• **What you are asked to do**: The required output is the exact sequence of lines from the line holding "Write part 3" to the end of the records, inclusive.

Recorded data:
━━━━━━━━

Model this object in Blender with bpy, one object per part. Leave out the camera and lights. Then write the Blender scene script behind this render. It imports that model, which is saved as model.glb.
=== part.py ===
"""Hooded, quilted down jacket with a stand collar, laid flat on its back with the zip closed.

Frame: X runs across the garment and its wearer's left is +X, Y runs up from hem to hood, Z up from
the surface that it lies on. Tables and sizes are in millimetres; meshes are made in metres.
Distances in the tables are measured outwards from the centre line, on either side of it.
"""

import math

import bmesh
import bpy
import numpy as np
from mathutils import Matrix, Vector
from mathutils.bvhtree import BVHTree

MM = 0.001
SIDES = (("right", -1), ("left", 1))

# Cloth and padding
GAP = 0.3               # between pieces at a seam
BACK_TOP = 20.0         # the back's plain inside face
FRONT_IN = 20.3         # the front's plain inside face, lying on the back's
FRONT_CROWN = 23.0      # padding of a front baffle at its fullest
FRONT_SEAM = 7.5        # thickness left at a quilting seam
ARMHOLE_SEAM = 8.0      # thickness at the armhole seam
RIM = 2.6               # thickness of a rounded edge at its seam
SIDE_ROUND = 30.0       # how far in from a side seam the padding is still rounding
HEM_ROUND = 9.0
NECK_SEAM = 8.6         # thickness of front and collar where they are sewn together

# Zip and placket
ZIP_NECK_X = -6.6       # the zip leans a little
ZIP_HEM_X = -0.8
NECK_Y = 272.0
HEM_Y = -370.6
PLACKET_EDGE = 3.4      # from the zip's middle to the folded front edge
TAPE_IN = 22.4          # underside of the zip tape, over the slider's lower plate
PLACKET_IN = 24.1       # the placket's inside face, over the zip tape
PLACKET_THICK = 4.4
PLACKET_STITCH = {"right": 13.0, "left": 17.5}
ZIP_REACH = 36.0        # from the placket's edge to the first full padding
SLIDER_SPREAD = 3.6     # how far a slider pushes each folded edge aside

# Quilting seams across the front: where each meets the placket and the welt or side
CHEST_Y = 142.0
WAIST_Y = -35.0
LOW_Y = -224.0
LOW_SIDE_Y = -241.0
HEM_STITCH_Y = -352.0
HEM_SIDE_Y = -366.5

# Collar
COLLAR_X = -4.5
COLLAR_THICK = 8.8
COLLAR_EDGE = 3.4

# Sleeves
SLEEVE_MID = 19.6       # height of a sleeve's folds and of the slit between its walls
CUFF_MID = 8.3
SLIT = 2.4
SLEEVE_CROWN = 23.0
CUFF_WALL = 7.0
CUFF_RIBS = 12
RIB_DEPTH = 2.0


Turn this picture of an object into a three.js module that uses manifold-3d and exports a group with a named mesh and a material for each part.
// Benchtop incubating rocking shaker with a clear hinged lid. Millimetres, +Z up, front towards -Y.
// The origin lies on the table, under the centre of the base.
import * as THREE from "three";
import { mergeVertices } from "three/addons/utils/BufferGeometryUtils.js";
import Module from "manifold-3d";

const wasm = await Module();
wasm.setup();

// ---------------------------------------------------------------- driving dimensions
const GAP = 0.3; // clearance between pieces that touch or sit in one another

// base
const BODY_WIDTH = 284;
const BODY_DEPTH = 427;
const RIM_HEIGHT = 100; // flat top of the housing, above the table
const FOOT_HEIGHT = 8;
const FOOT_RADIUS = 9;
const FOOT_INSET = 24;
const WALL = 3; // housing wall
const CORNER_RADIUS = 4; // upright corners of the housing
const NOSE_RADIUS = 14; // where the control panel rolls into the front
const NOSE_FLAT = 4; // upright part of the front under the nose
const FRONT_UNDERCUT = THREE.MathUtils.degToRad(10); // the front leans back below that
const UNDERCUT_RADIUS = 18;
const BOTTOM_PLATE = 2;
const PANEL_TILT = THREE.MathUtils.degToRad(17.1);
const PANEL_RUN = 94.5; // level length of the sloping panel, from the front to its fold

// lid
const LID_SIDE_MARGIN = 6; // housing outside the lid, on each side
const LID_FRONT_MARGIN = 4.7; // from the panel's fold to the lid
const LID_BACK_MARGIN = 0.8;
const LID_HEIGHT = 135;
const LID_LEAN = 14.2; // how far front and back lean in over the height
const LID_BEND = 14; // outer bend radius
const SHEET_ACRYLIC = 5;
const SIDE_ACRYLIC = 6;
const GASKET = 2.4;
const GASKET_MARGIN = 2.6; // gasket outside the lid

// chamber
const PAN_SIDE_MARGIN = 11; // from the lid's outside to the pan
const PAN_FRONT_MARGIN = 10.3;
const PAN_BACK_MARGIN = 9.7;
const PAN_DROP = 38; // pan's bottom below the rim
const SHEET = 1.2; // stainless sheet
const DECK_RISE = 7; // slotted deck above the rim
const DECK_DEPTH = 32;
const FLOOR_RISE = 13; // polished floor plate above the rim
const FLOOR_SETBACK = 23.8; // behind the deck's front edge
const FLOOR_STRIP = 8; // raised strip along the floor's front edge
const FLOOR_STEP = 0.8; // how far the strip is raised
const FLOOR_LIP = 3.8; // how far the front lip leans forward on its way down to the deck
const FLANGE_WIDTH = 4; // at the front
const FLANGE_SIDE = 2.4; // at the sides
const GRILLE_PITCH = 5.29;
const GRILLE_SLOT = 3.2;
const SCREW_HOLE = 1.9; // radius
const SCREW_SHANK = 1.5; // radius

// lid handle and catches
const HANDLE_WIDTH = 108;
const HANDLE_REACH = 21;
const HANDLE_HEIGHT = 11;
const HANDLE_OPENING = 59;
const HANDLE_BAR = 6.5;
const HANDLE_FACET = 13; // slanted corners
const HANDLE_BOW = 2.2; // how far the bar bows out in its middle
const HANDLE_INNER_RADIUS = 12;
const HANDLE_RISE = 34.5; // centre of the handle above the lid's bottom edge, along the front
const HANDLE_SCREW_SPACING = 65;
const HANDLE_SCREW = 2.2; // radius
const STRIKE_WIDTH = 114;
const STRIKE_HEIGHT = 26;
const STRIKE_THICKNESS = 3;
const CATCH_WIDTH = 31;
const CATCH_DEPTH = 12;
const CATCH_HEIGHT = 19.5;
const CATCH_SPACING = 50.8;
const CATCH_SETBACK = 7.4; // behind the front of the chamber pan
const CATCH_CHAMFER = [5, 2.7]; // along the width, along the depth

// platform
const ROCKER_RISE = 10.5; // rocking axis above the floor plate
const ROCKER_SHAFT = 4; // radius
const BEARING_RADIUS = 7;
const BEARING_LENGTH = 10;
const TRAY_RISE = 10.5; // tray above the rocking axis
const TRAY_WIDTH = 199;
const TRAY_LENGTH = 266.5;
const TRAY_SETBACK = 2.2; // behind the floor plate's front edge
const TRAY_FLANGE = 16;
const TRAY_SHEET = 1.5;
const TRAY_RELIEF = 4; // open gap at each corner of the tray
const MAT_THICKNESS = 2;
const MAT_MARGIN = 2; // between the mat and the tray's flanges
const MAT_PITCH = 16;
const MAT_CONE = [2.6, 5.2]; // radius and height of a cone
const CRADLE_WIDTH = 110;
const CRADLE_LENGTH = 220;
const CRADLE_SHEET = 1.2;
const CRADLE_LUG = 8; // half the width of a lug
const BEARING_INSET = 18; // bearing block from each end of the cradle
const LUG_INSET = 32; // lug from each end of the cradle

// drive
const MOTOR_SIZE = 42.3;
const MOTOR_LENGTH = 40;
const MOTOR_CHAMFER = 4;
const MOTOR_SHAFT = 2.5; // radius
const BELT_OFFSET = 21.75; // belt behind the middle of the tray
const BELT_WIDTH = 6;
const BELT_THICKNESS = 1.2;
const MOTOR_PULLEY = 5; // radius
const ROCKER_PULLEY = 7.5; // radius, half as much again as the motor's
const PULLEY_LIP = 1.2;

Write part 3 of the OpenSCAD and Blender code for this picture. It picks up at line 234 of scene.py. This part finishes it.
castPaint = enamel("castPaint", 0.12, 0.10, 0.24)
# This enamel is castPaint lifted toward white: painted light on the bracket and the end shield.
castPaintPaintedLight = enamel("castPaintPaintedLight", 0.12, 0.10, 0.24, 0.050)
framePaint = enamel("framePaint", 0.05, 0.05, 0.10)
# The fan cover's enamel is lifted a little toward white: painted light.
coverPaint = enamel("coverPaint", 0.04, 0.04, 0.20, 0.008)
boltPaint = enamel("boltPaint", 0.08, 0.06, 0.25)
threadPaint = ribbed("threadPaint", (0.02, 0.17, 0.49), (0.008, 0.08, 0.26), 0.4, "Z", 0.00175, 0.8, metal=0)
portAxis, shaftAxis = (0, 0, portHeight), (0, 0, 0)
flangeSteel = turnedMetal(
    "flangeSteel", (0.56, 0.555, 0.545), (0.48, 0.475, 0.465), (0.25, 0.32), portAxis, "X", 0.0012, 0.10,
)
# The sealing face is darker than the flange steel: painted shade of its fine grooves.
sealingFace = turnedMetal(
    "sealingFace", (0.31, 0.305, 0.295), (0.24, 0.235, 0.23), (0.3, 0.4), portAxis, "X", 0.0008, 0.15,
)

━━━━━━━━

• **Answer to the problem**:
Write part 3 of the OpenSCAD and Blender code for this picture. It picks up at line 234 of scene.py. This part finishes it.
castPaint = enamel("castPaint", 0.12, 0.10, 0.24)
# This enamel is castPaint lifted toward white: painted light on the bracket and the end shield.
castPaintPaintedLight = enamel("castPaintPaintedLight", 0.12, 0.10, 0.24, 0.050)
framePaint = enamel("framePaint", 0.05, 0.05, 0.10)
# The fan cover's enamel is lifted a little toward white: painted light.
coverPaint = enamel("coverPaint", 0.04, 0.04, 0.20, 0.008)
boltPaint = enamel("boltPaint", 0.08, 0.06, 0.25)
threadPaint = ribbed("threadPaint", (0.02, 0.17, 0.49), (0.008, 0.08, 0.26), 0.4, "Z", 0.00175, 0.8, metal=0)
portAxis, shaftAxis = (0, 0, portHeight), (0, 0, 0)
flangeSteel = turnedMetal(
    "flangeSteel", (0.56, 0.555, 0.545), (0.48, 0.475, 0.465), (0.25, 0.32), portAxis, "X", 0.0012, 0.10,
)
# The sealing face is darker than the flange steel: painted shade of its fine grooves.
sealingFace = turnedMetal(
    "sealingFace", (0.31, 0.305, 0.295), (0.24, 0.235, 0.23), (0.3, 0.4), portAxis, "X", 0.0008, 0.15,
)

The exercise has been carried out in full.